Not quite a ghost town, but more like the uncongested scene in the spring or fall.
”Maybe a little crowded here and there, but certainly in the middle of the week, it’s really quiet,’’ McGlinchey said. “Even the games on the boardwalk, the few that were open, not crowded at all. It’s a really difficult time.”
She credits town officials for enforcing mask and social distancing orders, saying the vast majority of visitors are complying. She applauded restaurants for providing efficient outdoor dining and curbside service, and both local merchants and name-brand discount outlets north of town for enforcing capacity limits.
“I think it’s really tough’’ for businesses, she said. “We did a little shopping in some of our favorite stores. The clothing stores were moderate but others, like gift shops and so forth, there wasn’t anyone else in the store when we were there.”
Carney spokesperson Jonathan Starkey said that for the economy to recover and thrive — at the beach and throughout Delaware — “healthy communities” are paramount.
Carney put restrictions on bars, Starkey said, because “a lack of social distancing and mask-wearing in bars and restaurants, particularly in vacation destinations, have caused the virus to spread.”

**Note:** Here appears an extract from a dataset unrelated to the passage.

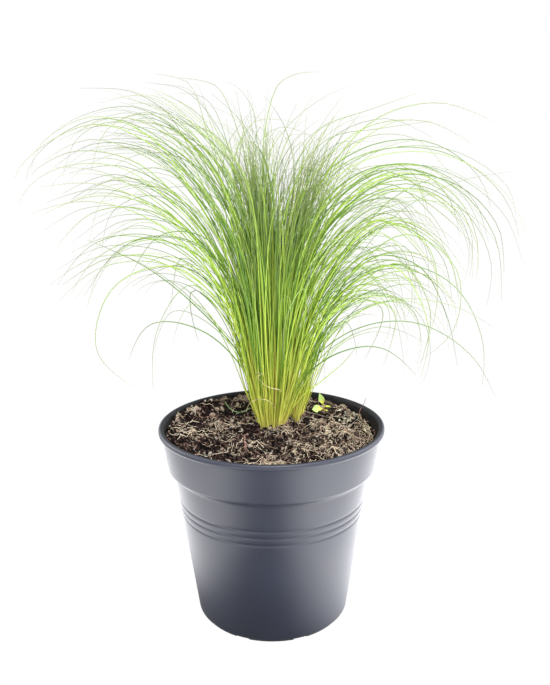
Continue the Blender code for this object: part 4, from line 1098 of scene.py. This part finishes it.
def leaf_object(name, leaves, material):
    """Leaf blades from their outline, with how far along and across each point lies."""
    working = bmesh.new()
    along_layer, across_layer = [working.verts.layers.float.new(layer) for layer in ("along", "across")]
    for height, forward, face, length, width, widest, fold, bend in leaves.values():
        forward = Vector(forward).normalized()
        across = Vector(face).cross(forward).normalized()
        up = forward.cross(across)
        stalk_x, stalk_y = SEEDLING_FOOT
        stem = Vector((stalk_x, stalk_y, compost_level(stalk_x, stalk_y) + SEEDLING_RISE + height))
        rows = []
        for row in range(-2, LEAF_ROWS + 1):
            t = max(row, 0) / LEAF_ROWS
            if t < widest:
                share = math.sin(math.pi / 2 * t / widest)
            else:
                share = math.cos(math.pi / 2 * (t - widest) / (1 - widest))
            half = max(width / 2 * share, LEAF_LEAST_HALF_WIDTH)
            out = LEAF_STEM + length * t if row >= 0 else LEAF_STEM * (row + 2) / 2
            middle = stem + forward * out - up * bend * length * t**2
            line = []
            for column in range(LEAF_COLUMNS + 1):
                side = 2 * column / LEAF_COLUMNS - 1
                place = middle + across * half * side + up * fold * half * abs(side) ** LEAF_FOLD_POWER
                vertex = working.verts.new(place * MM)
                vertex[along_layer], vertex[across_layer] = t, abs(side)
                line.append(vertex)
            rows.append(line)
        for low, high in zip(rows, rows[1:]):
            for i in range(LEAF_COLUMNS):
                working.faces.new((low[i], low[i + 1], high[i + 1], high[i]))
    source = add_object(name + "_blades", mesh_of(working, name + "_blades"))
    source.data.materials.append(material)
    thick = source.modifiers.new("thickness", "SOLIDIFY")
    thick.thickness = LEAF_THICKNESS * MM
    thick.offset = 0.0
    made = as_plain_mesh(source, name)
    made.data.shade_smooth()
    made.data.set_sharp_from_angle(angle=LEAF_SHARP_FROM)
    return made


# Young leaf: soft and slightly waxy, mint green with a pale margin and midrib, and yellow at its base.
young_leaf, tree, shader = new_material("young_leaf", Roughness=0.5, IOR=1.42)
along = add_node(tree, "ShaderNodeAttribute", output="Fac", attribute_name="along")
across = add_node(tree, "ShaderNodeAttribute", output="Fac", attribute_name="across")
greens = ((0.0, "#E8D848"), (0.25, "#DCDC5C"), (0.5, "#B8DC78"), (1.0, "#BCE080"))
lengthwise = add_node(tree, "ShaderNodeValToRGB", (along,), stops=greens)
pale_shares = ((0.0, "#B4B4B4"), (0.12, "#303030"), (0.7, "#404040"), (1.0, "#A0A0A0"))
pale = add_node(tree, "ShaderNodeValToRGB", (across,), stops=pale_shares)
skin = add_node(tree, "ShaderNodeMix", (pale, lengthwise, linear("#E4F0B0")), data_type="RGBA")
tree.links.new(skin, shader.inputs["Base Color"])
dress(leaf_object("seedling_true_leaves", TRUE_LEAVES, young_leaf), "seedling_leaf", *TRUE_LEAVES)

# Seed leaf: thicker and smoother, yellow green where it joins the stalk and olive at its tip.
seed_leaf, tree, shader = new_material("seed_leaf", Roughness=0.45, IOR=1.42)
along = add_node(tree, "ShaderNodeAttribute", output="Fac", attribute_name="along")
olives = ((0.0, "#D0C83C"), (0.5, "#BCCC3C"), (1.0, "#90A838"))
olive = add_node(tree, "ShaderNodeValToRGB", (along,), stops=olives)
tree.links.new(olive, shader.inputs["Base Color"])
dress(leaf_object("seedling_seed_leaves", SEED_LEAVES, seed_leaf), "seedling_leaf", *SEED_LEAVES)

# Young stalk: smooth and juicy, wine red below and greener towards the leaves.
red_stalk, tree, shader = new_material("young_stalk", Roughness=0.45, IOR=1.42)
place = add_node(tree, "ShaderNodeTexCoord", output="Object")
height = add_node(tree, "ShaderNodeSeparateXYZ", (place,), "Z")
height = add_node(tree, "ShaderNodeMapRange", (height, *STALK_RIPENING))
reds = ((0.0, "#6E4040"), (0.6, "#A08058"), (1.0, "#A8A048"))
ripening = add_node(tree, "ShaderNodeValToRGB", (height,), stops=reds)
tree.links.new(ripening, shader.inputs["Base Color"])
foot_height = compost_level(*SEEDLING_FOOT) + SEEDLING_RISE
stalk_line = [(*SEEDLING_FOOT, foot_height + step) for step in (-1.5, 2.0, 4.5, STALK_HEIGHT + 0.4)]
dress(strand("seedling_stalk", [stalk_line], STALK_RADIUS, red_stalk), "seedling", "seedling_stem")


# Litter on the compost and the crown: a loose green blade, two dry curled ones, a red stick and a bare twig.
# All of it has fallen there by itself, and touches the compost or the blades that carry it.
GREEN_BLADE = (
    ((-43.9, 67.5, 165.7), (-41.7, 62.5, 163.1), (-38.7, 55.3, 162.0), (-33.8, 47.5, 161.6),
     (-28.9, 40.2, 163.0), (-23.9, 48.6, 161.4), (-20.0, 56.9, 161.9)),
)
DRY_BLADES = (
    ((-21.5, 12.0, 174.0), (-20.7, 9.0, 177.8), (-18.9, 6.0, 182.4), (-15.4, 3.0, 186.0), (-11.1, 2.0, 188.1),
     (-5.2, 1.5, 187.7), (-0.2, 2.0, 185.3), (2.4, 3.0, 181.4), (3.2, 6.0, 176.6)),
    ((-12.5, -1.0, 211.8), (-5.8, -2.0, 212.0), (-9.0, -1.0, 209.4), (-11.7, -1.0, 209.1),
     (-8.4, -1.5, 204.1), (-4.2, -1.5, 200.5), (-0.9, -1.5, 199.2), (2.4, -1.5, 197.9), (5.8, -1.5, 197.8),
     (8.3, -1.0, 195.9)),
)
TWIG = (((77.5, 38.0, 158.0), (78.5, 40.0, 164.0), (83.0, 42.0, 169.5), (84.5, 42.5, 175.0)),)
RED_STICK = (((-22.7, -8.0, 159.6), (-22.1, -17.7, 159.6), (-21.3, -30.0, 160.4), (-20.6, -38.0, 159.6)),)

# Dry blade: a dead one, bleached to straw and dull.
straw = mottled_material(
    "dry_grass_blade",
    {"Scale": 120.0, "Detail": 3.0},
    ((0.3, "#A89262"), (0.6, "#D0C090"), (0.8, "#E8DCB8")),
    Roughness=0.7,
)

# Fresh blade: one that has just fallen, thin and bluish green.
fallen = mottled_material(
    "fallen_green_blade",
    {"Scale": 60.0, "Detail": 2.0},
    ((0.3, "#4E7040"), (0.6, "#7C9C68"), (0.8, "#A8BC88")),
    Roughness=0.5,
)

# Bark: a peeled twig and a stick, pinkish brown with whitish wood where the bark is gone.
bark_skin = mottled_material(
    "pink_bark",
    {"Scale": 140.0, "Detail": 3.0},
    ((0.35, "#4A2E28"), (0.5, "#7E564C"), (0.62, "#9C7468"), (0.75, "#D0C0B4")),
    Roughness=0.8,
)

# Each piece with its radius in mm
for name, lines, radius, material in (
    ("litter_green_blade", GREEN_BLADE, 0.40, fallen),
    ("litter_dry_blades", DRY_BLADES, 0.30, straw),
    ("litter_twig", TWIG, 0.24, bark_skin),
    ("litter_stick", RED_STICK, 0.85, bark_skin),
):
    dress(strand(name, lines, radius, material), "compost")


# Studio: a plain white table and backdrop. Soft lights stand to the right, behind at both sides and above the
# camera. Bright strips of the table beside the pot give it two light edges, with a dark front between them.
TABLE_HALF_WIDTH = 4.0
TABLE_GLOW = 0.4

# Strips of the table as axis, where each starts and is full in m, and how much it adds to the glow
STRIPS = (
    ("X", 0.01, 0.15, 4.6),
    ("X", 0.19, 0.40, -4.2),
    ("X", -0.075, -0.165, 4.0),
    ("X", -0.185, -0.35, -3.9),
    ("Y", -0.02, 0.14, 1.0),
    ("Y", 0.16, 0.50, -1.1),
)

# The backdrop's glow from the front of the room to its back, as two depths and the glow at each
BACKDROP = (-0.2, 0.9, 0.95, 1.35)

# The room's walls: how far to the side each is full, how much light it adds, and the share where it starts
WALLS = ((0.95, 1.4), (-0.95, 1.05))
WALL_START = 0.3

# Lights as name, place, size and power, each turned to the middle of the grass
LIGHT_TARGET = Vector((0.0, 0.0, 0.20))
LIGHTS = (
    ("light_right", (1.99, -0.17, 0.60), (1.5, 1.7), 16.0),
    ("light_right_back", (1.88, 0.68, 0.60), (1.5, 1.7), 12.0),
    ("light_above", (0.25, -0.70, 1.40), (0.7, 0.7), 22.0),
    ("light_left_back", (-1.88, 0.68, 0.60), (1.2, 1.7), 22.0),
)

floor_mesh = bpy.data.meshes.new("table")
corners = [(x * TABLE_HALF_WIDTH, y * TABLE_HALF_WIDTH, 0.0) for x, y in ((-1, -1), (1, -1), (1, 1), (-1, 1))]
floor_mesh.from_pydata(corners, [], [(0, 1, 2, 3)])
floor = add_object("table", floor_mesh)
white, tree, shader = new_material(
    "white_matt_board",
    Base_Color=linear("#0A0A0A"),
    Roughness=0.9,
    Specular_IOR_Level=0.0,
    Emission_Color=linear("#FFFFFF"),
)
seen = add_node(tree, "ShaderNodeLightPath", output="Is Camera Ray")
place = add_node(tree, "ShaderNodeTexCoord", output="Object")
lit = TABLE_GLOW
for axis, start, full, glow in STRIPS:
    side = add_node(tree, "ShaderNodeSeparateXYZ", (place,), axis)
    reach = (side, start, full, 0.0, glow)
    strip = add_node(tree, "ShaderNodeMapRange", reach, interpolation_type="SMOOTHSTEP")
    lit = add_node(tree, "ShaderNodeMath", (strip, lit), operation="ADD")
glow = add_node(tree, "ShaderNodeMix", (seen, lit, 1.0), data_type="FLOAT")
tree.links.new(glow, shader.inputs["Emission Strength"])
floor_mesh.materials.append(white)

world = bpy.data.worlds.new("studio")
bpy.context.scene.world = world
world.use_nodes = True
tree = world.node_tree
towards = add_node(tree, "ShaderNodeTexCoord", output="Generated")
depth = add_node(tree, "ShaderNodeSeparateXYZ", (towards,), "Y")
sweep = add_node(tree, "ShaderNodeMapRange", (depth, *BACKDROP))
across = add_node(tree, "ShaderNodeSeparateXYZ", (towards,), "X")
for edge, glow in WALLS:
    reach = (across, edge * WALL_START, edge, 0.0, glow)
    wall = add_node(tree, "ShaderNodeMapRange", reach, interpolation_type="SMOOTHSTEP")
    sweep = add_node(tree, "ShaderNodeMath", (sweep, wall), operation="ADD")
seen = add_node(tree, "ShaderNodeLightPath", output="Is Camera Ray")
strength = add_node(tree, "ShaderNodeMix", (seen, sweep, 1.0), data_type="FLOAT")
tree.links.new(strength, tree.nodes["Background"].inputs["Strength"])
tree.nodes["Background"].inputs["Color"].default_value = (1.0, 1.0, 1.0, 1.0)
bpy.context.scene.view_settings.view_transform = "Standard"

for name, place, sides, power in LIGHTS:
    lamp = bpy.data.lights.new(name, "AREA")
    lamp.shape = "RECTANGLE"
    lamp.size, lamp.size_y = sides
    lamp.energy = power
    light_object = add_object(name, lamp)
    light_object.location = place
    light_object.rotation_euler = (LIGHT_TARGET - Vector(place)).to_track_quat("-Z", "Y").to_euler()
    light_object.visible_camera = False

# Camera: 42 mm lens, 0.65 m from the pot and 14 degrees above it, as the photograph was taken.
CAMERA_PLACE = Vector((0.0035, -0.6353, 0.3947))
CAMERA_TARGET = Vector((0.0035, 0.0, 0.2376))
CAMERA_ROLL = -0.0074
CAMERA_LENS = 41.64
camera_data = bpy.data.cameras.new("camera")
camera_data.lens = CAMERA_LENS
camera_data.clip_start = 0.01
camera = add_object("camera", camera_data)
sight = (CAMERA_TARGET - CAMERA_PLACE).to_track_quat("-Z", "Y").to_matrix().to_4x4()
camera.matrix_world = Matrix.Translation(CAMERA_PLACE) @ sight @ Matrix.Rotation(CAMERA_ROLL, 4, "Z")
bpy.context.scene.camera = camera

Starkey urged Delawareans to be vigilant about wearing masks, social distancing, washing their hands frequently and staying home if they are sick.
“The fastest way to get off the quarantine lists of other states is for Delawareans and Delaware businesses to lean in and drive down our numbers even further,” Starkey said, urging people to report violators to HSPcontact@delaware.gov.
This week, the state announced plans to more aggressively enforce restrictions on businesses.
‘Meterless Mondays’ among salvage efforts
Rehoboth, which promotes itself as the “Nation’s Summer Capital” because it draws so many visitors from D.C., is now letting people park for free on what officials have dubbed “Meterless Mondays’’ for the rest of the summer. The District of Columbia added Delaware to its mandatory quarantine list earlier this week.
Parking meter revenue last year was about $4 million — about 30% of Rehoboth’s general fund budget, city records show. That figure is down substantially this year, said city spokesperson Krys Johnson, though she didn’t have actual figures.
Johnson said the city’s 3% rental tax, which brought in $2 million last year, has also plummeted.
“With all the things going on with the health pandemic, with the quarantine, the businesses here are really taking a hit as they are everywhere,’’ she said.
She said restaurants are trying to adapt by expanding outdoor seating, and the city is also allowing merchants to display products on the sidewalk.
“We’re doing everything we can to help,’’ she said.
Johnson said town police have also handed out more than 17,000 masks to visitors, and 64 tickets to people who refuse to comply with the rule to wear one outside, except on the sand.
“We are trying to hold on,’’ she said. “But it’s definitely a different vibe, that’s for sure.”
That’s also true for seasonal workers like Camplese.
She was working this year at a gym in Harrisburg that has since closed, so she returned to the beach to work at the Paradise complex, as she had five years ago.
She’s making a lot less money, Camplese said, but “it’s still better than nothing and everybody is doing the best we can.”